We can only hope that Abrams got most of that kind of nonsense out of his system in writing that script, and that any broad and sweeping changes he has made to the Star Trek universe won’t immediately strike us as overwhelmingly and unforgivably stupid. Besides, let’s get with the program, folks. They make big changes when they make movies about historical figures. Showtime has been retconning the life of Henry VIII like crazy on the The Tudors, and HBO did the same thing with Caesar, Mark Antony, and Augustus a few years back on Rome. So in that spirit, let’s do a little creative destruction of our own. There must be a little dross amongst all that glitters in the Star trek treasure chest. If we could make a few changes to Star Trek as we know it, what would they be?

Here are 10 thoughts on the subject.

  • rob

    SF is dying. 50 years ago future technology was exciting. Now we live in that future and any kind of technology is possible within a few decades. We know that. Cures for anything, anti aging, protection, free energy, mass space exploration, etc. Exponential progress which will bring huge paradigm shifts. The world is already changing from day to day.

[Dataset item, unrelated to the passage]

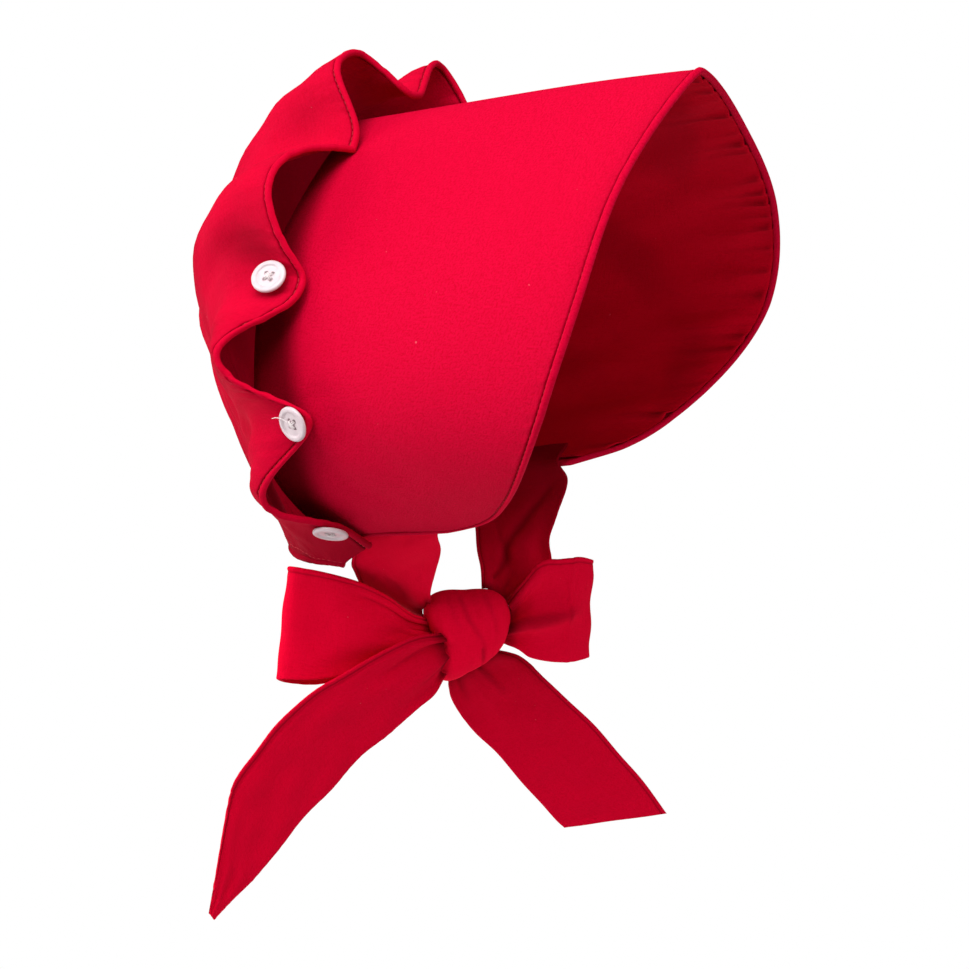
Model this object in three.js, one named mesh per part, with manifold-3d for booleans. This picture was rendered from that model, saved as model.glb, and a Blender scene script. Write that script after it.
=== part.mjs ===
// A cloth bonnet: a wide stiff brim with its lining, a soft crown whose wavy front hem
// touches the brim at regular places, white buttons there, and wide ties in a bow.
// Millimetres. +X is the wearer's left, -Y is the front, +Z is up.
// The origin is the place inside the top where the head touches.
import * as THREE from 'three';
import { mergeVertices } from 'three/addons/utils/BufferGeometryUtils.js';
import ManifoldModule from 'manifold-3d';

// Brim, measured on its outer face. Widths and heights are those of the arch at the seam plane;
// each "flare" is the change for every millimetre forward.
const BRIM_HALF_WIDTH = 103.9;
const BRIM_WIDTH_FLARE = 0.152;
const BRIM_RISE = 120;
const BRIM_RISE_FLARE = 0.092;
const BRIM_DROP = 92.2;
const BRIM_DROP_FLARE = -0.1;
const BRIM_AXIS_HEIGHT = -118;
const BRIM_AXIS_CLIMB = 0.115;
const BRIM_CORNER_POWER = 0.66;
const BRIM_HALF_SWEEP = 145.9;
const BRIM_DEPTH = 173.9;
const BRIM_WALL = 1.3;
const BRIM_ROLL_SWELL = 0.9;
const BRIM_COLUMNS = 44;
const BRIM_ROWS = 6;

// Lining, inside the brim.
const LINING_WALL = 1;
const LINING_GAP = 0.5;
const LINING_INSET = 2.5;
const LINING_END_ANGLE = 1;
const LINING_ROWS = 4;

// Crown.
const CROWN_WALL = 1.2;
const CROWN_ROLL_SWELL = 0.6;
const CROWN_DEPTH = 92;
const TOUCH_DEPTH = 31;
const FOLD_HEIGHT = 44;
const FOLD_SETBACK = 29;
const FOLD_FADE = 2.3;
const FOLD_SOFTENING = 3;
const SOFT_FOLD_SHARPNESS = 1;
const FOLD_COLUMNS = 11;
const CROWN_ROWS = 14;
const CROWN_ROW_SPREAD = 1.15;
const NAPE_HALF_WIDTH = 58;
const NAPE_BACK = 54;
const NAPE_FRONT = -15;
const NAPE_HEIGHT = -212;
const NAPE_CORNER_RISE = 5.5;
const NAPE_CORNER_SHARPNESS = 8;
const NAPE_GATHER_DEPTH = 2.2;
const NAPE_GATHER_FADE = 3;
const NAPE_GATHERS = 20;

// Buttons.
const BUTTON_DIAMETER = 17;
const BUTTON_THICKNESS = 2.2;
const BUTTON_HOLE_DIAMETER = 1.9;
const BUTTON_HOLE_CIRCLE = 4.6;
const BUTTON_HOLES = 4;
const BUTTON_LIFT = 0.5;
const BUTTON_FACETS = 20;
const HOLE_FACETS = 8;
const SEARCH_STEPS = 20;
const SEARCH_PLACE_STEP = 0.015;
const SEARCH_SHARE_STEP = 0.006;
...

    Star Trek doesn’t resemble the future, it resembles the past. Writers should focus on that. Retro SF. There is no technological progress in the Star Trek world. Most of the technology used is already obsolete.

    Real SF now would involve nanoclay, interconnected brains, the impact this and an ever involving universe have on personalities, mind/meme wars over what is correct and what is not, decay of economic structures, disappearing of privacy, power etc.

  • Stephen Gordon

    Here here!

    George Dvorsky has a similar disdain of the Prime Directive.

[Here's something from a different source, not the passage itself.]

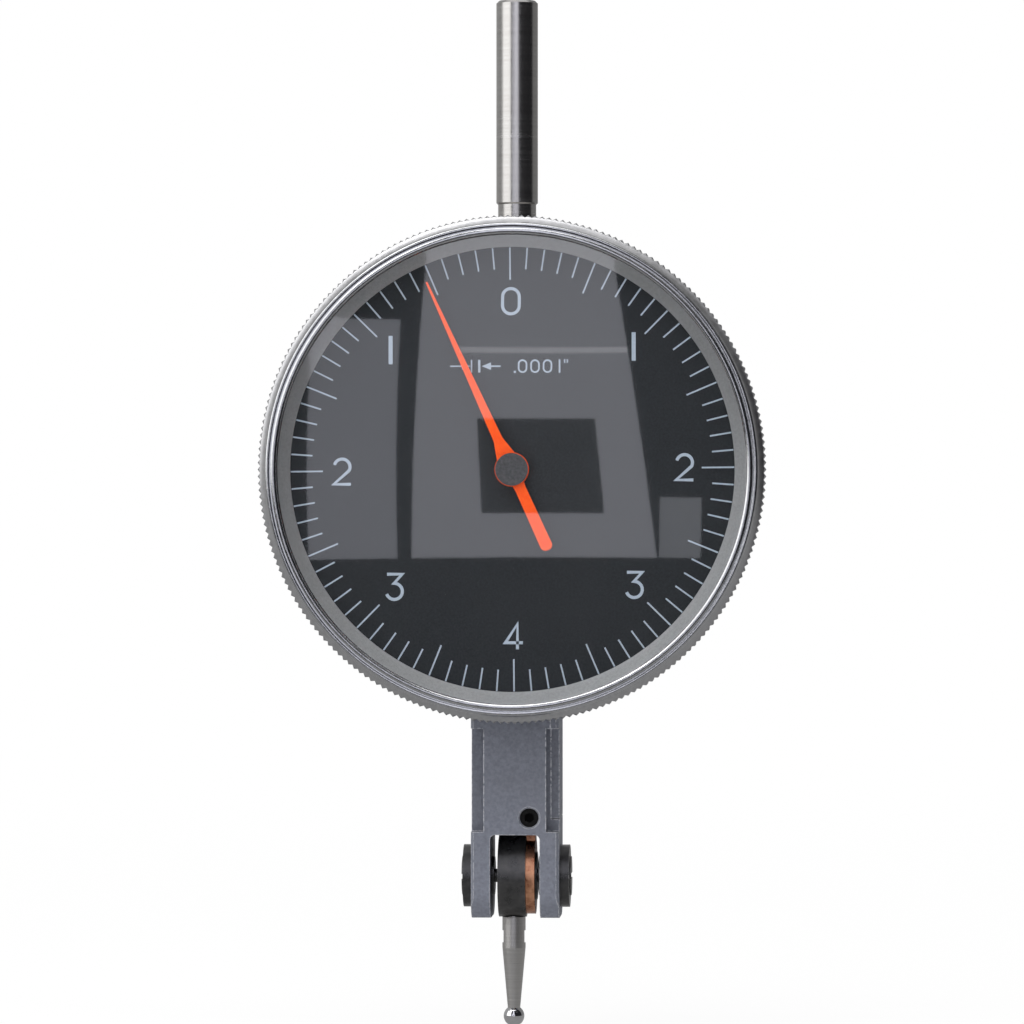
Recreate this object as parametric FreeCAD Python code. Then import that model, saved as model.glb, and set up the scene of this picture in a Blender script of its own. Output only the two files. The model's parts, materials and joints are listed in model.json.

  • https://www.blog.speculist.com Stephen Gordon

    Rob:

    Sci-fi is growing more difficult as we get closer to the Singularity, but even post-Singularity I suspect that the SF impulse will still be with us.

    How? SF authors will build virtual worlds for us to explore. It will be possible to live Star Trek, Star Wars, or even Lord of the Rings.

    And to some extent Star Trek is a past-future, but faster-than-light travel, transporters, and alien races keep it interesting enough for now.

    I just hope they don’t screw Star Trek up too bad.

  • Mark

    What they need to do is make it more Iain M Banks or P F Hamilton. A film or TV series about agents of Special Circumstances would be radically new.

  • mdk

    I grew up watching ToS with my dad. I don’t think the tech they used was EVER that insane to consider, it was all just ‘future gun’ or ‘future walkie talkie’ and really the transporter was ‘how to ignore travel time between the space-automobile and the planetary location’.

    Real SF, my Aunt Fanny, it’s a Western, and between the actor’s chemistry and the frontier sensibility, that’s where these movies seem to succeed or fail.

    Also, whales.

  • rjschwarz

    I like the Andorians and find them fare more intersting than the generic ridge faced folk that apeared all the time. Having said that I would like to see some real odd aliens that took some time to think up like some of the ones in the Star Wars movies.

  • http://nextbigfuture.com Brian Wang

    Technology can completely pass fictional stories and those stories can still be popular and relevant. HG Wells, Jules Verne still get re-used

    http://en.wikipedia.org/wiki/History_of_science_fiction#Verne_and_Wells

    Science fiction of the early 1900′s and before almost always did not come close to addressing the changing technology of the time. We have already crossed over the 1980′s and 2008 timeframe that some Trek stories referenced. WW3 and the Eugenics wars being the big thing and we are going to cross over the time of Zephram Cochrane and Trek will likely still be viable and stories will have to change. In the comics Iron Man was originally started in the Korean War. (then Vietnam, then Iraq etc… Boy what if the US had not had significant wars in reality or stopped having wars to update to….. OK so Iron Man is probably safe updating to the latest US War.)

    I believe in theory Star Trek the old series/shows will start coming into the public domain in 51 years. Unless Disney can extend it further (now 95 years for work started in 1976). At that point fan fiction could become official. Will Star Trek copyright expire before the 23rd century ? We just need to write some new fiction universes with properly updated tech projections.

    http://en.wikipedia.org/wiki/Image:(C)_Term_by_Tom_Bell.gif

    http://en.wikipedia.org/wiki/Sonny_Bono_Copyright_Term_Extension_Act

    There have been various leaks on the internet, wired etc… about this Trek reboot.

    Spoiler space …

    Do not proceed to avoid Spoilers

    They will be an attempt to change Kirk’s life in order to change the future universe. That would mean at least Khan Noonian would still be around. But it does mean that from the time of baby Kirk onwards all bets are off and we are not locked into the fate of next gen, DS9, Voyager etc… It re-establishes dramatic tension, because we don’t know. But Star Trek is a multiverse so anything can happen and the old universes or something like them are still there and available to be accessed with a transporter accident or intentionally. How could classic spock/Nimoy give this new universe advice and a sendoff without the old one kind of being around.

    Tech and visuals and laptops get updated because that has just happened many times anyway. No need to explain. Computer tech gets updated and even the effects of old shows have been revamped after the fact.

    Chekov speaks like a 23rd century Russian.